### INFORMATION SUPPLIED
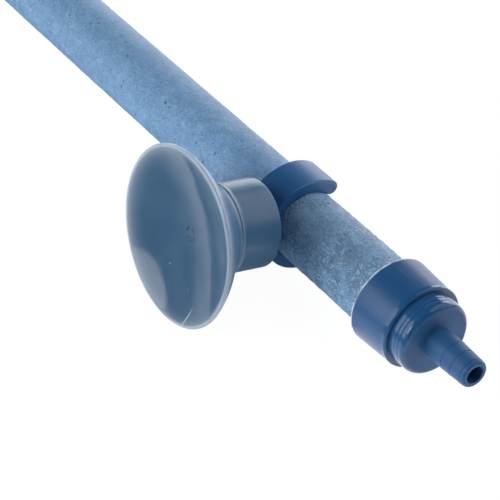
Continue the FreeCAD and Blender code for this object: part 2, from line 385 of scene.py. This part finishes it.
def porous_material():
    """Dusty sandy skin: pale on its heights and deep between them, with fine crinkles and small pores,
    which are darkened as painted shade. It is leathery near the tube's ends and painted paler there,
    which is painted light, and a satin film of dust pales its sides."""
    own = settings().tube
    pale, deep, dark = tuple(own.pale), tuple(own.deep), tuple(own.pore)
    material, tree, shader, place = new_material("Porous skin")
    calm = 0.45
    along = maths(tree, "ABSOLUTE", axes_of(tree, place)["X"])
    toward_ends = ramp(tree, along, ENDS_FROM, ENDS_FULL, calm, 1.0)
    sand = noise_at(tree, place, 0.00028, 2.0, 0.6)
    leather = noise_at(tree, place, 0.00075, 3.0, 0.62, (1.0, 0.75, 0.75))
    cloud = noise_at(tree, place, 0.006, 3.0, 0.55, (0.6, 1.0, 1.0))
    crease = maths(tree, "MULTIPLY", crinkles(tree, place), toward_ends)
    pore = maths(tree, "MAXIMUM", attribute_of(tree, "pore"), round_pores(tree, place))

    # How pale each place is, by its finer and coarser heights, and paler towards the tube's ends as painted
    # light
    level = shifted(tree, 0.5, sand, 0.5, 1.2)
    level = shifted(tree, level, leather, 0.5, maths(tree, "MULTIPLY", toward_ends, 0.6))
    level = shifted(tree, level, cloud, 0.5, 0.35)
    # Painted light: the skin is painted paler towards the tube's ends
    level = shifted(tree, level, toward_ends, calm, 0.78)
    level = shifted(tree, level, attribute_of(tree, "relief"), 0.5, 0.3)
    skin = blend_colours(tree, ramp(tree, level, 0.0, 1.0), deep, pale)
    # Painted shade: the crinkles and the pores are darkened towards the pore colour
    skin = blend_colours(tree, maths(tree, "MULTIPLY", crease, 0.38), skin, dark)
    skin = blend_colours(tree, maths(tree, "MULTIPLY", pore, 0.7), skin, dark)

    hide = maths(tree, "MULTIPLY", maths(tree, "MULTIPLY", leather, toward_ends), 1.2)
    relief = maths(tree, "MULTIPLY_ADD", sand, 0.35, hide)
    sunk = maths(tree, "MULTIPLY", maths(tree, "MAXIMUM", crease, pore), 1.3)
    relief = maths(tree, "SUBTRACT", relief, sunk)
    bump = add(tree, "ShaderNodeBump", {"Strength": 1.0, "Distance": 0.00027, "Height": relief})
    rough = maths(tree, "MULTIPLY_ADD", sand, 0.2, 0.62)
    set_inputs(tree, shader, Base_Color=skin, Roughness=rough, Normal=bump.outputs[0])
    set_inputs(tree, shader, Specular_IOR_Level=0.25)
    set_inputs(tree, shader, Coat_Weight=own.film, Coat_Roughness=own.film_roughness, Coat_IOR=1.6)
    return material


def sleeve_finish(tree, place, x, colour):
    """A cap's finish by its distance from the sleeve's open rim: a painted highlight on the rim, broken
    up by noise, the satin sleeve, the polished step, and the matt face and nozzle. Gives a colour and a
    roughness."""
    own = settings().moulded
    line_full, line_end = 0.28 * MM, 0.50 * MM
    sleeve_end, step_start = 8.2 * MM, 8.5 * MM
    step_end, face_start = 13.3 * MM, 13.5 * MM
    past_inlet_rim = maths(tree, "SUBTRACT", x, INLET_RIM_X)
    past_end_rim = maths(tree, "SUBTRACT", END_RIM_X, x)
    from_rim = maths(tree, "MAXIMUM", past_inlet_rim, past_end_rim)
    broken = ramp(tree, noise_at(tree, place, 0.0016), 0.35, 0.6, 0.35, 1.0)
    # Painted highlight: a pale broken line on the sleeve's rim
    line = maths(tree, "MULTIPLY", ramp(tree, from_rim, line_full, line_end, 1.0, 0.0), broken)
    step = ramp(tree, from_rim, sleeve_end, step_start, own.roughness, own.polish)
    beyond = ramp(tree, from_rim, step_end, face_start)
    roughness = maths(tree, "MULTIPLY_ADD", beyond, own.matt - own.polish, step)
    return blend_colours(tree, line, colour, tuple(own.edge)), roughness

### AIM
Quote exactly the stretch of lines above that starts at the first one and ends at the line with "0.7), skin, dark)", and nothing beyond it.

### ANSWER FOR THIS EXERCISE
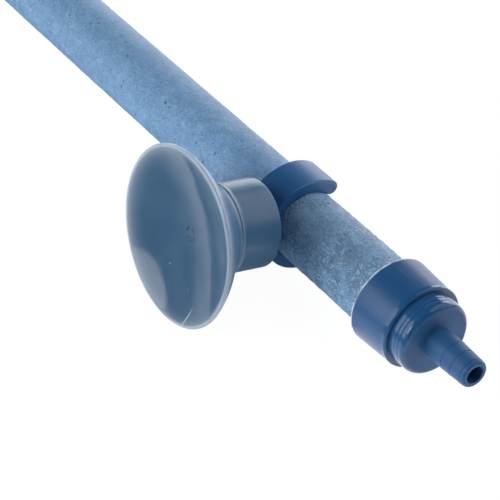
Continue the FreeCAD and Blender code for this object: part 2, from line 385 of scene.py. This part finishes it.
def porous_material():
    """Dusty sandy skin: pale on its heights and deep between them, with fine crinkles and small pores,
    which are darkened as painted shade. It is leathery near the tube's ends and painted paler there,
    which is painted light, and a satin film of dust pales its sides."""
    own = settings().tube
    pale, deep, dark = tuple(own.pale), tuple(own.deep), tuple(own.pore)
    material, tree, shader, place = new_material("Porous skin")
    calm = 0.45
    along = maths(tree, "ABSOLUTE", axes_of(tree, place)["X"])
    toward_ends = ramp(tree, along, ENDS_FROM, ENDS_FULL, calm, 1.0)
    sand = noise_at(tree, place, 0.00028, 2.0, 0.6)
    leather = noise_at(tree, place, 0.00075, 3.0, 0.62, (1.0, 0.75, 0.75))
    cloud = noise_at(tree, place, 0.006, 3.0, 0.55, (0.6, 1.0, 1.0))
    crease = maths(tree, "MULTIPLY", crinkles(tree, place), toward_ends)
    pore = maths(tree, "MAXIMUM", attribute_of(tree, "pore"), round_pores(tree, place))

    # How pale each place is, by its finer and coarser heights, and paler towards the tube's ends as painted
    # light
    level = shifted(tree, 0.5, sand, 0.5, 1.2)
    level = shifted(tree, level, leather, 0.5, maths(tree, "MULTIPLY", toward_ends, 0.6))
    level = shifted(tree, level, cloud, 0.5, 0.35)
    # Painted light: the skin is painted paler towards the tube's ends
    level = shifted(tree, level, toward_ends, calm, 0.78)
    level = shifted(tree, level, attribute_of(tree, "relief"), 0.5, 0.3)
    skin = blend_colours(tree, ramp(tree, level, 0.0, 1.0), deep, pale)
    # Painted shade: the crinkles and the pores are darkened towards the pore colour
    skin = blend_colours(tree, maths(tree, "MULTIPLY", crease, 0.38), skin, dark)
    skin = blend_colours(tree, maths(tree, "MULTIPLY", pore, 0.7), skin, dark)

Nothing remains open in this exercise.